## Start

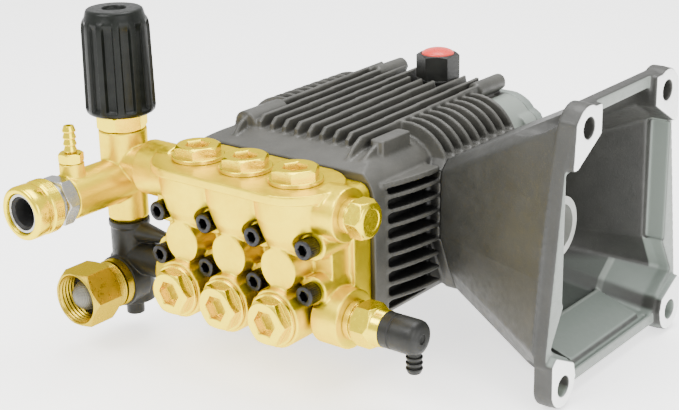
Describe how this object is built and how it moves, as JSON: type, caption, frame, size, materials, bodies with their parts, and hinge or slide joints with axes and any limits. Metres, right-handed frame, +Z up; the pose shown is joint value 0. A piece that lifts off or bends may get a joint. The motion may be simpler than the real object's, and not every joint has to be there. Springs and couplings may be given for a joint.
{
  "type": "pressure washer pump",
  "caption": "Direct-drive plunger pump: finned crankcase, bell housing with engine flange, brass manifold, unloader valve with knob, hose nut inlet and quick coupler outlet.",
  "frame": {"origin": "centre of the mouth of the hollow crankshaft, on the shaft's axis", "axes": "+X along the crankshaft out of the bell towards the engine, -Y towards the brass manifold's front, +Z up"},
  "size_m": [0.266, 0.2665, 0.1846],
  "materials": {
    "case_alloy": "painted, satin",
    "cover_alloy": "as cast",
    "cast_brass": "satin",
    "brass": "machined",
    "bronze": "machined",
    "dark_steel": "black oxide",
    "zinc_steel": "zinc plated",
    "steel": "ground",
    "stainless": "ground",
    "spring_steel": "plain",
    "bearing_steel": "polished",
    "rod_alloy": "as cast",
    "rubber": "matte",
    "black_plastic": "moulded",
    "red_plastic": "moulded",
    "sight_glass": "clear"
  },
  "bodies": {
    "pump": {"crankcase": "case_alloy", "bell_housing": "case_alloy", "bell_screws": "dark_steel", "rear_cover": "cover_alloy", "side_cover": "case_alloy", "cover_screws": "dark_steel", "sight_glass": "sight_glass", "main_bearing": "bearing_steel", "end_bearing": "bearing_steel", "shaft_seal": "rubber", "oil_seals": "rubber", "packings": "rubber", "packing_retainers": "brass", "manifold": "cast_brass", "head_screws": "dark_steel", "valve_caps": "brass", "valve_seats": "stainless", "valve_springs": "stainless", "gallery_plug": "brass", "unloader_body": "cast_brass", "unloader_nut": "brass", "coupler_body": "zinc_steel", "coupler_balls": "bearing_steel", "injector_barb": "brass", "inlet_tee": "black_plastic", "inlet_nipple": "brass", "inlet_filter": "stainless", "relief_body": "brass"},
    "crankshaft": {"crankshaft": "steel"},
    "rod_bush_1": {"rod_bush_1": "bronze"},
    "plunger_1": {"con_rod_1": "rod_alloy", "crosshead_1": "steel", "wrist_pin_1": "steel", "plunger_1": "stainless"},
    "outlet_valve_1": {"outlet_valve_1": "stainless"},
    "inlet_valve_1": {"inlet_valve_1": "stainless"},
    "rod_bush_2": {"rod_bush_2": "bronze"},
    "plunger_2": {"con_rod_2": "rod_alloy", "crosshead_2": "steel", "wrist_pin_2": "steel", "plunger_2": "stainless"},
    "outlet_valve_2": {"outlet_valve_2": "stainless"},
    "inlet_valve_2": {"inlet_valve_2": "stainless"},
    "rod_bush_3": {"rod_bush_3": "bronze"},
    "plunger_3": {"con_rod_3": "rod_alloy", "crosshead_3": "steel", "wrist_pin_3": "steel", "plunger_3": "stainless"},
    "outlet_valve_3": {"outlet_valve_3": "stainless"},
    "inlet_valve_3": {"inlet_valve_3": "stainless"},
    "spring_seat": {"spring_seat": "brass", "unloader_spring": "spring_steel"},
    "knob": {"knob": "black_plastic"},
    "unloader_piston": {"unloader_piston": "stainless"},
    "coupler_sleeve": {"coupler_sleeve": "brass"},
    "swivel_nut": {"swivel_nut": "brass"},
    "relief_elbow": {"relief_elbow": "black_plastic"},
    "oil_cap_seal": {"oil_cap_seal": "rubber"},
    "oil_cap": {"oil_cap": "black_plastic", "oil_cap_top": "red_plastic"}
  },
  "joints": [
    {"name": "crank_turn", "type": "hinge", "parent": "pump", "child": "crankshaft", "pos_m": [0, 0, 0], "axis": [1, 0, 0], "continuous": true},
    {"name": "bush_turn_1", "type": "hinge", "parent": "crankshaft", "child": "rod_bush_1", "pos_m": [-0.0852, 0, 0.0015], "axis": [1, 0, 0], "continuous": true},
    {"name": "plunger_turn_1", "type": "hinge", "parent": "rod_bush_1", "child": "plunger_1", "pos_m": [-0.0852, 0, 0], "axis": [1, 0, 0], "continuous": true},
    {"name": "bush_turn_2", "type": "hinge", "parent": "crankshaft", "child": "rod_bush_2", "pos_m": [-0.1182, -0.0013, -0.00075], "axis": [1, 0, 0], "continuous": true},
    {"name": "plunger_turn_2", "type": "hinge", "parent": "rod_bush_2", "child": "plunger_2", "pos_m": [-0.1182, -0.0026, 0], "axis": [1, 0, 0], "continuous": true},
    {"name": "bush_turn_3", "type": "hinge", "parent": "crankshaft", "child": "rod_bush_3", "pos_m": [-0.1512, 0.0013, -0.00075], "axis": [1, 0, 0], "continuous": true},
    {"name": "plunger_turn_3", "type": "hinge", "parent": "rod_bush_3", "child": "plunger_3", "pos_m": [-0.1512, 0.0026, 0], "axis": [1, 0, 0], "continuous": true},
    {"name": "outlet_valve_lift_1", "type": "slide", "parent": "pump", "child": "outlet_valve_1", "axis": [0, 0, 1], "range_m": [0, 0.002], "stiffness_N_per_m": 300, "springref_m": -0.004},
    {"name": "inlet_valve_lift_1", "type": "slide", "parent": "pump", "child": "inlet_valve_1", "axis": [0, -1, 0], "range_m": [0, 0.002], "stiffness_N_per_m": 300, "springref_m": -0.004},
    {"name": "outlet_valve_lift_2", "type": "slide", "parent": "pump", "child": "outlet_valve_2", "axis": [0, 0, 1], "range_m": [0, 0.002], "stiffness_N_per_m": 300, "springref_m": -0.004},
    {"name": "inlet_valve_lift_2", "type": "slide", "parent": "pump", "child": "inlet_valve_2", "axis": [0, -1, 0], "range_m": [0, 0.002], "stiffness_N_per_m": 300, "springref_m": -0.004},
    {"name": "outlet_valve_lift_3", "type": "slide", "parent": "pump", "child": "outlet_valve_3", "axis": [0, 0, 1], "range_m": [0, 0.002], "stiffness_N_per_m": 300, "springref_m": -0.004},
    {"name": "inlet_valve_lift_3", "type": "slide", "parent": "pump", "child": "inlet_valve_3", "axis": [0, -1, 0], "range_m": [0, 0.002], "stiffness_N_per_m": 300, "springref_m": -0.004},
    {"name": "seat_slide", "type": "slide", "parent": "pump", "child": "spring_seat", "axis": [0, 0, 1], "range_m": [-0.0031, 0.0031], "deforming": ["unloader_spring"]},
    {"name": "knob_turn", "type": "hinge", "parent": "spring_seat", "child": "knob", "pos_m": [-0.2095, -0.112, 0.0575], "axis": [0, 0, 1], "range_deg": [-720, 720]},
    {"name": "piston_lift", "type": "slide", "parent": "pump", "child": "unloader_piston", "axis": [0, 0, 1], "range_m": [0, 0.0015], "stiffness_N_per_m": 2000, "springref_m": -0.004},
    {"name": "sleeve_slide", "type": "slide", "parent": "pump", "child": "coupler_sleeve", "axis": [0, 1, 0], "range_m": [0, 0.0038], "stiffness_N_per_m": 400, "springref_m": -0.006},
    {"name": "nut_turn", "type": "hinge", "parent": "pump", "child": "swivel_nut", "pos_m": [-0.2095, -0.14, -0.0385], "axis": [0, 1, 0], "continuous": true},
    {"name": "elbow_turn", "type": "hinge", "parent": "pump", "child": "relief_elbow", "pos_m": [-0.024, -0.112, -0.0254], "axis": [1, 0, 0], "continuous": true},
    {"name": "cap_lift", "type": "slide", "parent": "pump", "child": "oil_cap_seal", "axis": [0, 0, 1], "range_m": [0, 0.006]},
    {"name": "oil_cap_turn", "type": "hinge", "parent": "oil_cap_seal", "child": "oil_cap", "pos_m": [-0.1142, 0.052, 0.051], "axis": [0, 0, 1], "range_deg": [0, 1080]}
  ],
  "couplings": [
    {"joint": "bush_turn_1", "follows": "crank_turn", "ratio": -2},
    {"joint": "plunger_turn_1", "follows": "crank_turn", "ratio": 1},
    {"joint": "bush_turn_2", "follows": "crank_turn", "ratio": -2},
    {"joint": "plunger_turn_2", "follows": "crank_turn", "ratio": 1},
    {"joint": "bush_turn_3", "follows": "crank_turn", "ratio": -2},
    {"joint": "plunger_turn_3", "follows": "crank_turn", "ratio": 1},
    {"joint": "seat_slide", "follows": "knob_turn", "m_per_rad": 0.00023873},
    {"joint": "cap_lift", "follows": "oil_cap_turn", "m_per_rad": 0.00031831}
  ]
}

## End

» **EXERCISE**
Count the lines in the material above where the string "frame" appears, then state only that count.

» **SOLVED EXERCISE**
2